- Parts and joints as JSON:
■ ■ ■ ■ ■ ■ ■
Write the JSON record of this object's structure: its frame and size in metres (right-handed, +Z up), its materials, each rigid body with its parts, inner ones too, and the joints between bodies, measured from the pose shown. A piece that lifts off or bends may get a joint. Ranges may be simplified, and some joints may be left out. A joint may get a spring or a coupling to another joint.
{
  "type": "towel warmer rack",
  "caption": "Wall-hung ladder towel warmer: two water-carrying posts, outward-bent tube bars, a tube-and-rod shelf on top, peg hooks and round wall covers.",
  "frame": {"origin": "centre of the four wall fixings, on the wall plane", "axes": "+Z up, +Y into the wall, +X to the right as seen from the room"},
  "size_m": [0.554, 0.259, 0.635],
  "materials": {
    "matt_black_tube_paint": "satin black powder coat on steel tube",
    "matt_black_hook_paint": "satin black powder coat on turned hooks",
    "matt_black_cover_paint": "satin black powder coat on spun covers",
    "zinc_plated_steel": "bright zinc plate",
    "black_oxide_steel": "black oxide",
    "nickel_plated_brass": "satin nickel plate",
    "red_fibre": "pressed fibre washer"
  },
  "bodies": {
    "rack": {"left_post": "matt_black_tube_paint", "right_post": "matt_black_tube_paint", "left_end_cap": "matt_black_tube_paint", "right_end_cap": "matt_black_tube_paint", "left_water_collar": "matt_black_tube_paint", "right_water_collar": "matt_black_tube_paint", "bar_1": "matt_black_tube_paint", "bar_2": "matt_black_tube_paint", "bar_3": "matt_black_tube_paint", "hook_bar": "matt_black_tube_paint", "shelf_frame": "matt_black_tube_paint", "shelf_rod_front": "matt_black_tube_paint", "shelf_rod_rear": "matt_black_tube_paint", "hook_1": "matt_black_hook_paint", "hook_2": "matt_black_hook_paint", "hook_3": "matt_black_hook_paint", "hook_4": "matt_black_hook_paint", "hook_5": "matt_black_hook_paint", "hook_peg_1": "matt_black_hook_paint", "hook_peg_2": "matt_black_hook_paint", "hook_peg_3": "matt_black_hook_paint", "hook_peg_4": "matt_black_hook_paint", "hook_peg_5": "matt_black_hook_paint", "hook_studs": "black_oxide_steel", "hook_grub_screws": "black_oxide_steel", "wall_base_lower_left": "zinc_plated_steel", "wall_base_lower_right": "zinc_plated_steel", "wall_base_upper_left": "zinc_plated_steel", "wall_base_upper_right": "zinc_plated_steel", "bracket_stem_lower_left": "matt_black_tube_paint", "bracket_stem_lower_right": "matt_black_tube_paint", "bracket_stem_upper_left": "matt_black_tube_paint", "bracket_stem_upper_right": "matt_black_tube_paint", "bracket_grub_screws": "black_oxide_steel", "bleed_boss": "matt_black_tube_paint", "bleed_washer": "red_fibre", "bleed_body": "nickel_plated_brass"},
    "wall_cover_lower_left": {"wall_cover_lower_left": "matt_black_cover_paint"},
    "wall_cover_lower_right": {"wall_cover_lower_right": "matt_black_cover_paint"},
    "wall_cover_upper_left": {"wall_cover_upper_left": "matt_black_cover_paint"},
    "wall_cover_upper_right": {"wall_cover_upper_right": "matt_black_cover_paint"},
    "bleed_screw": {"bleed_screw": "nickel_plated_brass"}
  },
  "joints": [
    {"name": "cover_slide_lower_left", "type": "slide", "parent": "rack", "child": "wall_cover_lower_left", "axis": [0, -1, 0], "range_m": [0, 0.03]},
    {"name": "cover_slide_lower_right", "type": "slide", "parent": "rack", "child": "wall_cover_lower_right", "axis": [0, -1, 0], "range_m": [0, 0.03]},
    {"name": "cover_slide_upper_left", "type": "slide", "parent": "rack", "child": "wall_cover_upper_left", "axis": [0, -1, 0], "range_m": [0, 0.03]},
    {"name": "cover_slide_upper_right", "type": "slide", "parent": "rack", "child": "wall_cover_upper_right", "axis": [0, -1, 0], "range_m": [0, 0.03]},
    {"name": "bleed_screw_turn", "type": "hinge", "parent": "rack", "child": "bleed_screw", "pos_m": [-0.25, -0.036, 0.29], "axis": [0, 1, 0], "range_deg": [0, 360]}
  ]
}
■ ■ ■ ■ ■ ■ ■
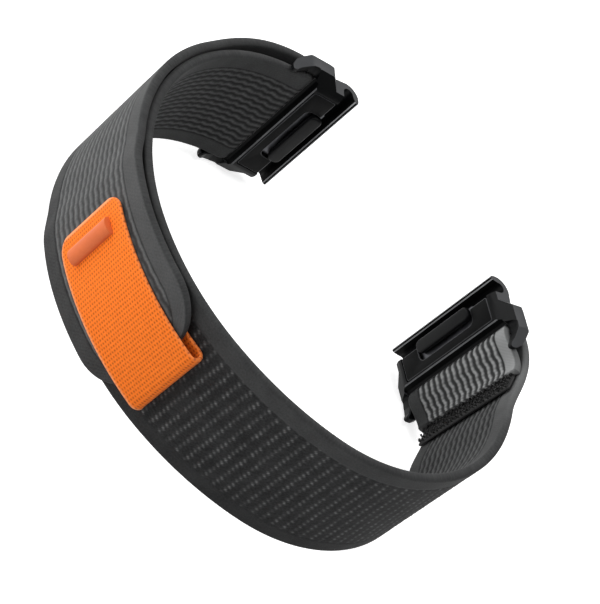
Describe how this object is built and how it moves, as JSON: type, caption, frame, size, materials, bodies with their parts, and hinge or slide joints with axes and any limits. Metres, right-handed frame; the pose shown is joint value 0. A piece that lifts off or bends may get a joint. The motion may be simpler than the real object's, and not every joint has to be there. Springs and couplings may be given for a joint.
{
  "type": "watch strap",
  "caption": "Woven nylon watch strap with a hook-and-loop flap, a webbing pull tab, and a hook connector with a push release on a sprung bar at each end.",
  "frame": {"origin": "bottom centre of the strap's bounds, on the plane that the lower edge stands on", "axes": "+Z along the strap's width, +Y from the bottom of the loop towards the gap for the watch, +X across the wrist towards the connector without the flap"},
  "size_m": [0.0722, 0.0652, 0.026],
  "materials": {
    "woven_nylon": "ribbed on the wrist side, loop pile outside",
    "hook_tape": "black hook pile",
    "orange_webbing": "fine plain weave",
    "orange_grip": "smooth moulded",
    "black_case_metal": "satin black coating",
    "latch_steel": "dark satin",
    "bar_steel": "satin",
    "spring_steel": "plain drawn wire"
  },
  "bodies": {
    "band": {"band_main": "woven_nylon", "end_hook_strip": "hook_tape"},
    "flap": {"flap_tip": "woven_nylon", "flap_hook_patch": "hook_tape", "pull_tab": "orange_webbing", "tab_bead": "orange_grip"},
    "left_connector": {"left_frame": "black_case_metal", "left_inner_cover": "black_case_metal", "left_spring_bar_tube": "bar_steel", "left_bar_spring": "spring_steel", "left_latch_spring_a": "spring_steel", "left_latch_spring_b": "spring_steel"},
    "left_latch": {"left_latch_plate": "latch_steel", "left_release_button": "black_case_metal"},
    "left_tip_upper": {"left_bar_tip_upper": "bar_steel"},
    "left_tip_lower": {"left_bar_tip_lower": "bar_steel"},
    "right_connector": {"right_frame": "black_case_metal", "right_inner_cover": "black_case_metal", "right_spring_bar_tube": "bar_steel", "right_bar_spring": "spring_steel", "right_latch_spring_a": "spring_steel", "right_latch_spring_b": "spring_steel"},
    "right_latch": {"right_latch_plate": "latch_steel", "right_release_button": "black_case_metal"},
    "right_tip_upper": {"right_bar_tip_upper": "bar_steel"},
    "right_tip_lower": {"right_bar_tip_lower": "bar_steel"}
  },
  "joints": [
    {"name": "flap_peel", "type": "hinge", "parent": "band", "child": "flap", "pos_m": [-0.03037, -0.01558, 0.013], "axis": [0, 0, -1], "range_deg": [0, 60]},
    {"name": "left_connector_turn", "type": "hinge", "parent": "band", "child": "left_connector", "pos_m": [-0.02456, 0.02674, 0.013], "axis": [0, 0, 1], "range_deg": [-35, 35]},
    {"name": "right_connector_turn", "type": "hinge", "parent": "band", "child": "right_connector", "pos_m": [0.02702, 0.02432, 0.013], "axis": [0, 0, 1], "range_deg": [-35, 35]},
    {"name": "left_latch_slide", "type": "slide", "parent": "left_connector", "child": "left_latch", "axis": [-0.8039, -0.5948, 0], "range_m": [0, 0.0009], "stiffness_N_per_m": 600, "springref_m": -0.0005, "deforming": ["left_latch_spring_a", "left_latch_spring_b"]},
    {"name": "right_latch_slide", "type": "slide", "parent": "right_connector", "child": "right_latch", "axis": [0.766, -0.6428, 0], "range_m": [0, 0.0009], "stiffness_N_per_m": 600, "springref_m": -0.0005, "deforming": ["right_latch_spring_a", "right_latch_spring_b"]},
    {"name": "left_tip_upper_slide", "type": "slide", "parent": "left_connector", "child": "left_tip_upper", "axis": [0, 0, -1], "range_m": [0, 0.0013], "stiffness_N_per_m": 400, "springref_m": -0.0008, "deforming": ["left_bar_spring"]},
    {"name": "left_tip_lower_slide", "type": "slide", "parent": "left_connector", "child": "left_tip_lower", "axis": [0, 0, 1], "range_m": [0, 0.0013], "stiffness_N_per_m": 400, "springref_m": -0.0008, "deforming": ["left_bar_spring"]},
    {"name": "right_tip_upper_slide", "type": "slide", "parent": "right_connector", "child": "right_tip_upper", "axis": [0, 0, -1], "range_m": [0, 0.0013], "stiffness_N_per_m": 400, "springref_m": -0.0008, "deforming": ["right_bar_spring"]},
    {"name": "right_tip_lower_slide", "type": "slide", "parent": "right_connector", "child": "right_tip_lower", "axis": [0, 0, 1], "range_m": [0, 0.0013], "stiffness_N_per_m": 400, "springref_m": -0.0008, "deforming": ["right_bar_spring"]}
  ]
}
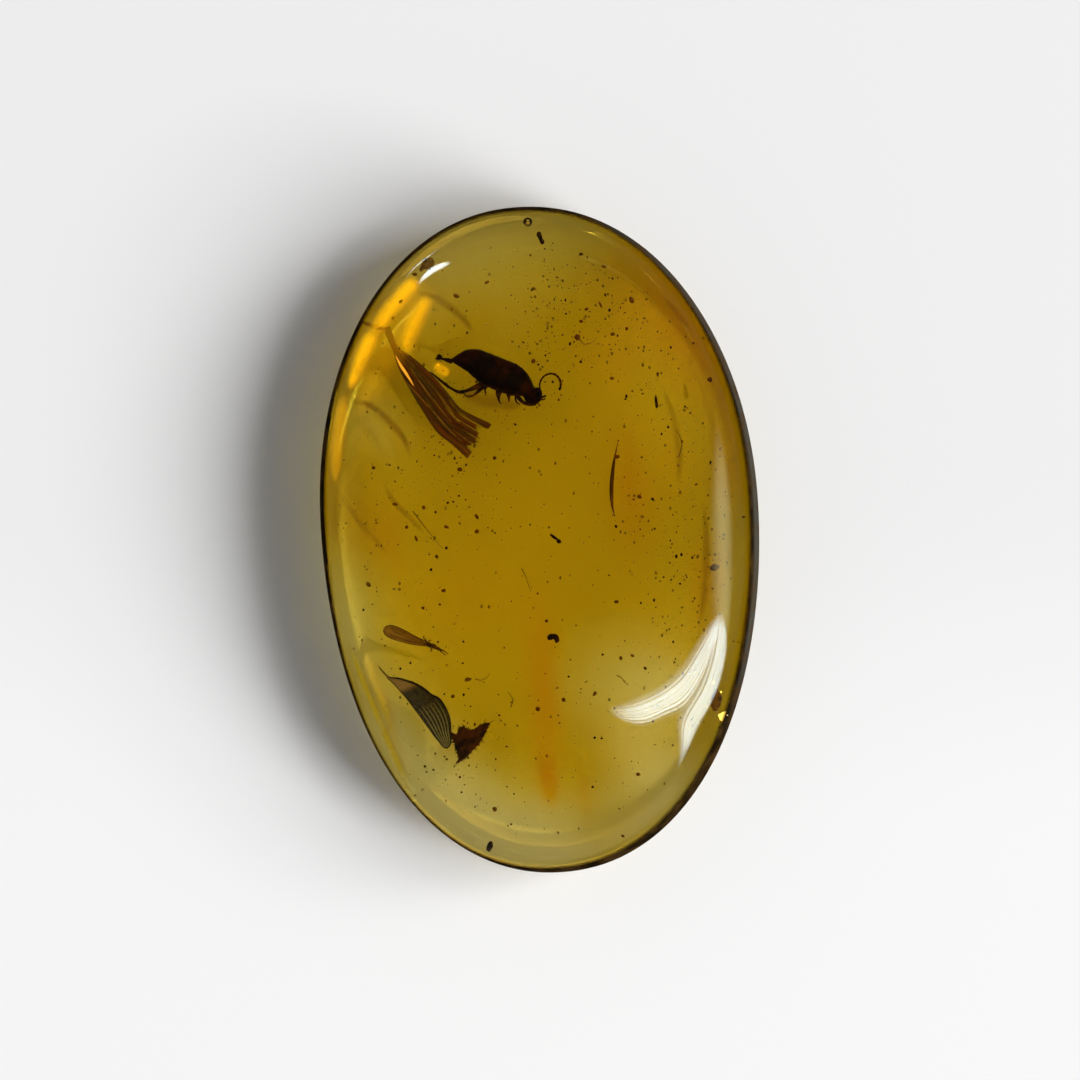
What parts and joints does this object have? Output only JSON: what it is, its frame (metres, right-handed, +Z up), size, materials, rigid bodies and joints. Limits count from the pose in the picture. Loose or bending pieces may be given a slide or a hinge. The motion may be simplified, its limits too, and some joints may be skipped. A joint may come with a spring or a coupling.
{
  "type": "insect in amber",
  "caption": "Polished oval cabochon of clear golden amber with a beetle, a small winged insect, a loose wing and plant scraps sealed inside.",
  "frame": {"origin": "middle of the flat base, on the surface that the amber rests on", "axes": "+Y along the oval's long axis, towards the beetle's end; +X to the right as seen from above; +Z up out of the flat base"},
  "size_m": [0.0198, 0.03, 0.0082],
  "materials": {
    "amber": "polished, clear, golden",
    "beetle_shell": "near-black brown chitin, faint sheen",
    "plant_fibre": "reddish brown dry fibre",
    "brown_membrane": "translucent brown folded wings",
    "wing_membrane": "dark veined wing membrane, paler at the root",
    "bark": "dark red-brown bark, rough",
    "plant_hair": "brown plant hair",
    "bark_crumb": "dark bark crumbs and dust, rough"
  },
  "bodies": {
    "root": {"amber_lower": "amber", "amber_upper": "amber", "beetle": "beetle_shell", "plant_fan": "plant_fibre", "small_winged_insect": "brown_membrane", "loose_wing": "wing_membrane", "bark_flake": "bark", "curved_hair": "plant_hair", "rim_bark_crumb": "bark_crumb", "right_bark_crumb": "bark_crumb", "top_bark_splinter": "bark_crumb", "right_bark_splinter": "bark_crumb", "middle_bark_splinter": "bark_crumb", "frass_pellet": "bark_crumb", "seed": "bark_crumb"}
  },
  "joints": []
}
■ ■ ■ ■ ■ ■ ■
Going through the lines above one by one, tally those with the word "bends" and give only the total.

2